Email subject: [map Gmail Subject field here]
Email body: [map Gmail Body Plain field here]
Format your response as:
SUMMARY:
- [bullet 1]
- [bullet 2]
ACTION ITEMS:
- [action 1]
- [action 2]
- Model: GPT-4o or GPT-3.5-turbo (3.5 is faster and cheaper for this task)
- Test this step to see the AI output
Step 3 — Action: Notion
- App: Notion
- Action: Create Database Item
- Database: select your Notion database
- Map the fields:
- Name → Gmail Subject
- Summary → parse the "SUMMARY:" section from the AI response
- Action Items → parse the "ACTION ITEMS:" section
- Original Subject → Gmail Subject
- Date Received → Gmail Date
- From → Gmail From
Publish the Zap.
What Happens in Practice
From now on, any email you label "Auto-Summarise" triggers the automation.
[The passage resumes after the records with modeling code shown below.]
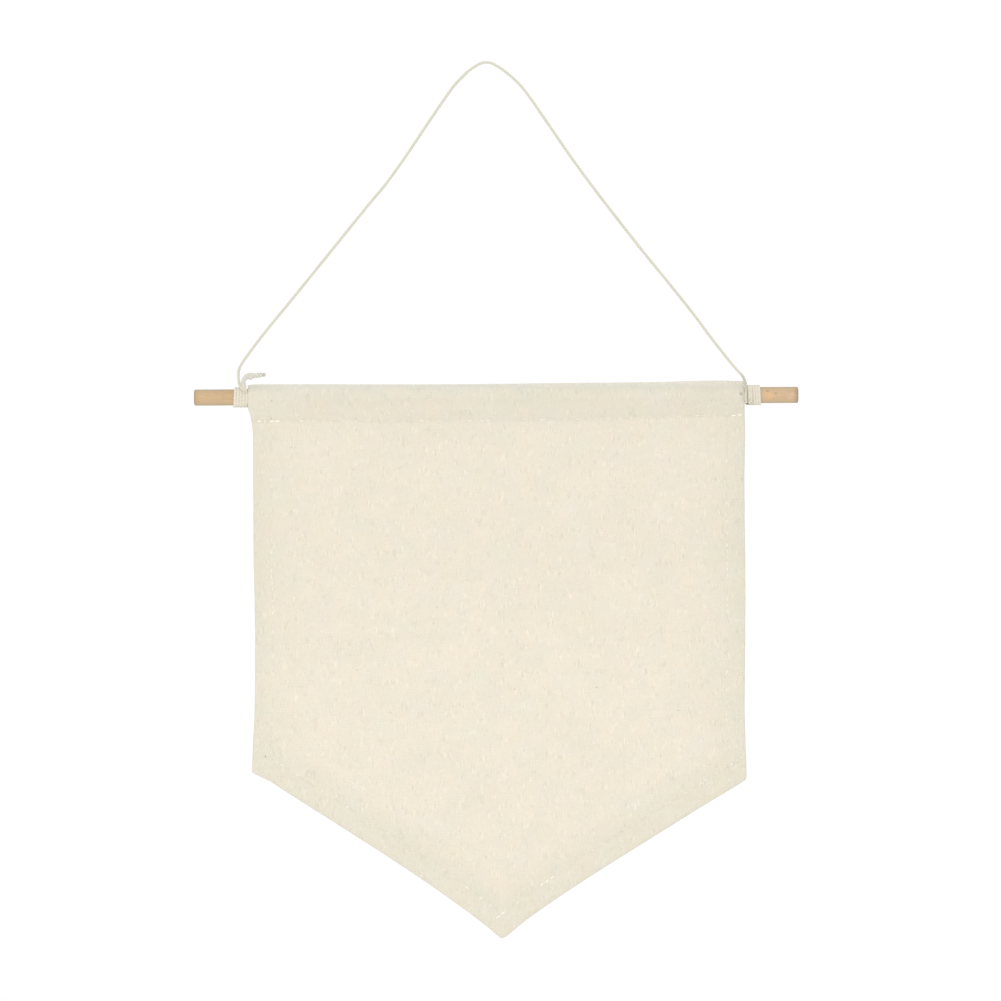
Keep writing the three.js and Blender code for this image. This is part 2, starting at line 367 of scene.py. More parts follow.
def even_steps(points, step):
    """The same line in steps of equal length."""
    lengths = [0.0]
    for one, other in zip(points, points[1:]):
        lengths.append(lengths[-1] + (other - one).length)
    count = max(2, round(lengths[-1] / step))
    even = []
    at = 0
    for i in range(count + 1):
        wanted = lengths[-1] * i / count
        while at + 2 < len(points) and lengths[at + 1] < wanted:
            at += 1
        share = (wanted - lengths[at]) / (lengths[at + 1] - lengths[at])
        even.append(points[at].lerp(points[at + 1], share))
    return even


def route_length(points):
    return sum((other - one).length for one, other in zip(points, points[1:]))


def frames_along(points, across):
    """For each point, a matrix whose Z runs along the line and whose X and Y lie across it.

    across is one direction, carried down the line, or a list with a direction for each point.
    """
    frames = []
    carried = across if isinstance(across, Vector) else across[0]
    for i, point in enumerate(points):
        if not isinstance(across, Vector):
            carried = across[i]
        ahead = (points[min(i + 1, len(points) - 1)] - points[max(i - 1, 0)]).normalized()
        carried = (carried - ahead * carried.dot(ahead)).normalized()
        matrix = Matrix((carried, ahead.cross(carried), ahead)).transposed().to_4x4()
        matrix.translation = point
        frames.append(matrix)
    return frames


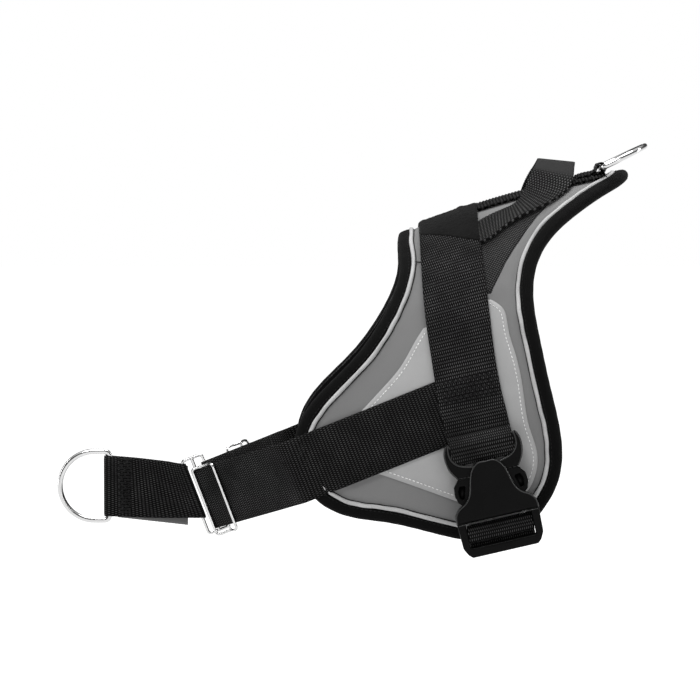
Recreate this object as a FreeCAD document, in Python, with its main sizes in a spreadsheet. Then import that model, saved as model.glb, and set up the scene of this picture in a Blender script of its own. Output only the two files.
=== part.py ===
"""Padded dog harness: saddle, webbing, buckles, slides and leash rings.

Frame: +X towards the tail, -X towards the chest, +Z up, the near side is -Y.
Origin: on the inner face of the lining, at the top of the back, under the
girth strap. Millimetres. The back that the saddle fits is an ellipsoid.
"""
import FreeCAD, Part
import math
import os

os.makedirs("parts", exist_ok=True)
doc = FreeCAD.newDocument("DogHarness")
V = FreeCAD.Vector

SIZES = {
    # back that the saddle lies on: half length, half height, half width
    "back_length": 400.0, "back_height": 172.0, "back_width": 100.0,
    "back_tilt": 17.0, "back_centre_x": 78.0,
    # levels of each layer above the back
    "lining_top": 1.2, "foam_low": 1.25, "foam_top": 5.0, "shell_top": 6.0, "patch_top": 6.7,
    "binding_inner": -0.8, "binding_top": 7.0, "piping_top": 6.95,
    "web_low": 7.2, "web_low_top": 8.8, "web_high": 9.2, "web_high_top": 11.0,
    "velcro_top": 12.2,
    # widths of bands along the edge of the saddle
    "binding_width": 9.5, "piping_width": 3.0, "binding_wall": 1.6,
    # webbing
    "web_width": 50.0, "web_thick": 1.6, "spine_web": 44.0,
    # metal
    "ring_wire": 4.6, "ring_opening": 50.0, "ring_depth": 42.0, "slide_wire": 2.6,
    "slide_pitch": 8.8, "slide_room": 3.1, "triglide_pitch": 14.0, "triglide_half": 28.4,
    # side-release buckle
    "buckle_tilt": 13.0, "buckle_y": -117.0, "buckle_x": 29.7, "buckle_z": -226.9,
    "plate_gap": 3.2, "plate_face": 6.5, "yoke_half": 2.9, "bar_radius": 2.2,
}
sheet = doc.addObject("Spreadsheet::Sheet", "Sizes")
for row, (alias, value) in enumerate(SIZES.items(), start=1):
    sheet.set("A%d" % row, alias)
    sheet.set("B%d" % row, str(value))
    sheet.setAlias("B%d" % row, alias)
doc.recompute()


def size(alias):
    """A driving dimension, read from the sheet."""
    return float(getattr(sheet, alias))


TILT = math.radians(size("back_tilt"))
ALONG = V(math.cos(TILT), 0, math.sin(TILT))
ABOVE = V(-math.sin(TILT), 0, math.cos(TILT))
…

Within a minute or two, a new page appears in your Notion database with a clean summary and extracted action items — no manual work required.
You can extend this:
- Add a Slack notification as a Step 4: "New summary added: [subject]"
- Add a Gmail action to mark the email as read automatically
- Filter by sender to only process emails from specific clients
Common Beginner Mistakes
Mistake 1: Mapping the wrong field When connecting AI output to the next step, you need to map the AI's text response correctly. Test each step before connecting the next.
Mistake 2: Forgetting to handle failures What happens if the AI call fails or returns an empty response? Set up error notifications (Zapier can email you on failure) so you know when something breaks.
Mistake 3: Running up task counts accidentally An automation that triggers on every email could use your monthly task allowance quickly. Always add filters to restrict what triggers the automation.
Mistake 4: Storing sensitive data in automation logs Zapier and Make log your automation runs, including the data passed through. Do not run sensitive personal or confidential business data through free-tier accounts.
Practice Task
Sign up for a free Zapier account. Browse the "Zap templates" section and find a template that connects two apps you already use. Deploy it, test it, and let it run for a week. This is the fastest way to understand what automations actually feel like to use before you build your own.